I heard Azar speak and the doctor respond, Azar spoke again, and then, after a pregnant pause, the doctor shouted, "Mr. Feraman, how is the medicine treating you? Mr. Feraman, are you still awake?"
I kept my mouth firmly shut and heard the doctor revert to that language of theirs. The two moved onwards. After another short while I heard the clicking and clacking of keys in a door. The sound, I inferred, came from Azar's roomette.
I heard his door creak open and then... silence.
I had thought their dispute finally settled when in the next second I heard violent ripping, and tearing, and howling.

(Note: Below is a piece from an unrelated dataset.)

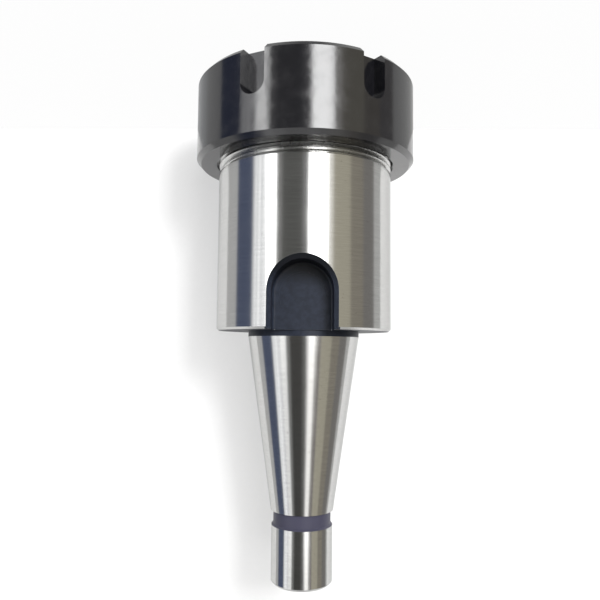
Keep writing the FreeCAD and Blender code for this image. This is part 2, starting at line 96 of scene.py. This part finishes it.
@dataclass
class Tree:
    """A small writer for shader node trees.

    Args:
        tree: the node tree that nodes are added to.
    """

    tree: bpy.types.NodeTree

    def add(self, kind: str, **settings: object) -> bpy.types.Node:
        """Add a node and set its properties.

        Args:
            kind: the node's type name.
            settings: property names and values.

        Returns:
            The new node.
        """
        node = self.tree.nodes.new(kind)
        for name, value in settings.items():
            setattr(node, name, value)
        return node

    def put(self, socket: bpy.types.NodeSocket, value: object) -> None:
        """Link an output to a socket, or set a plain value on it.

        Args:
            socket: the input.
            value: an output socket, a number or a colour.
        """
        if isinstance(value, bpy.types.NodeSocket):
            self.tree.links.new(value, socket)
        else:
            socket.default_value = value

    def math(self, operation: str, *values: object, clamp: bool = False) -> bpy.types.NodeSocket:
        """One math node.

        Args:
            operation: the node's operation.
            values: numbers or sockets, in the order of its inputs.
            clamp: whether the result is kept between 0 and 1.

        Returns:
            The node's output.
        """
        node = self.add("ShaderNodeMath", operation=operation, use_clamp=clamp)
        for socket, value in zip(node.inputs, values):
            self.put(socket, value)
        return node.outputs[0]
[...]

Animalistic snarls and growls echoed through the short hall-way and to my door. Another hissing fizzle and a metallic click were followed by a loud bang! The sort of bang that accompanied the discharge of a firearm; yes, as unlikely as that was, the sound of the firing of a firearm was too distinctive to mishear, and I had previously had the fortune to hear this rare sound during my employ under Oirid Herminger.
I hastily slid away from the door and scrambled onto my narrow bunk. Like a frightened child, I slunk into my covers and cowered under them, fully dressed.
I managed to scrounge together enough religiosity to pray, though I cannot, for the life of me, recall to which God I directed my prayers to.
I prayed even as the roars and the bangs grew more frequent and energetic. At times I could hear the sharp, padded paws of an animal pace the hall-way and claw at my door. At those times, my prayers grew nonsensical and were coloured by my inconsolate sobbing.
Somehow, in the midst of all this distress, the good doctor's tablet found the strength to calm my mind. As sudden as a lightning strike, sleep came over me, providing much needed rest to my scattered nerves.
×××××
I was awoken the next morning by Dr. A'Rec's polite knocks. I hesitantly opened the door to find him already dressed and holding two of my suitcases.
"Good morning, Mr. Feraman. You had forgotten these in the sitting-room" he softly said.
I peaked my head out of the roomette and saw much of the hall-way in the same condition as yesternoon. What I could see of the sitting-room remained as pristine as when I had first arrived; no claw marks marred the wooden floors and no bullet-holes peppered the walls.
Mad laughter escaped from my lips, causing Dr. A'Rec's to frown in concern. "Why, good man, are you well?"
"Quite," said I.
I began detailing my latest fanciful dream, at the end of my retelling, he too began to laugh. He handed me my suitcases with small tears of mirth in his eyes. "Mr. Feraman, if you please get prepared, we must meet Azar at the luncheon bar, he simply has to hear this tale."
He made way back to his room, half hunched in laughter.
Before closing his door, he spoke to me, "Be watchful when using the laver, my good-fellow, I fear the raving wolf might still be hunkered within." He chuckled and slid the door shut.
I watched him enter with a wry smile.
I quickly completed my ablutions and wore a muted brown suit. Once appropriately dressed I called on the doctor, who answered immediately, and the two of us were soon away.